Romances will not lead women to look at their imperfect husbands and despise them. If we despise them, it is not because we are comparing them unfavorably to an unrealistic ideal, but because of concrete reasons based in reality. And plenty of us admire as well as love them very much, thank you.
Nor will romances lead women to subjugate themselves against their will to a societal order that feels wrong to them. I’ve heard that idea bruited about and I’ve thought about it a lot, because like most romance readers I have read many really bad books over the years. Books in which men abused women, and the women accepted it. The answer again is No. No matter how many romances I have read in which the man is a violent tyrant and the heroine is a lame, idiotic, helpless, immature fool-—who nevertheless GETS THE GUY–I have not been inspired by these books to become a whiny, helpless ninny. Or to look for a man who will beat me. I never said to myself, “Oh, that’s the secret to happiness. I’ll just pretend I am stupid, and a big, strong, rich man will love me. Maybe a prince.” Nor has anybody else. It’s just a book.

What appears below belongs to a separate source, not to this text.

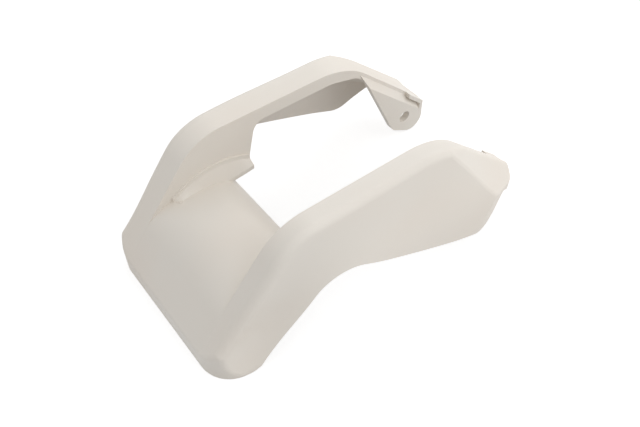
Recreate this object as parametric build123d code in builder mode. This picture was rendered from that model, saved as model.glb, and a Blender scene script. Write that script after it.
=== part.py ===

Now I must add a cautionary note. While attending a professional wrestling event years ago (do not ask me why), I listened in on some adults who seemed to believe that the bouts were completely spontaneous instead of scripted in advance. So, yes, it is possible for otherwise intelligent adults to believe in fairy tales. Still, as far as I know, neither wrestling nor romances actively cause their followers to believe. Nobody is handing out LSD with the price of admission.
So romance readers, do not listen to anyone who urges you to stop reading romance or anything else, or who disapproves of your choice of reading material. And the rest of you, stop telling people, especially women, what to read and what not to read. You are bad for people.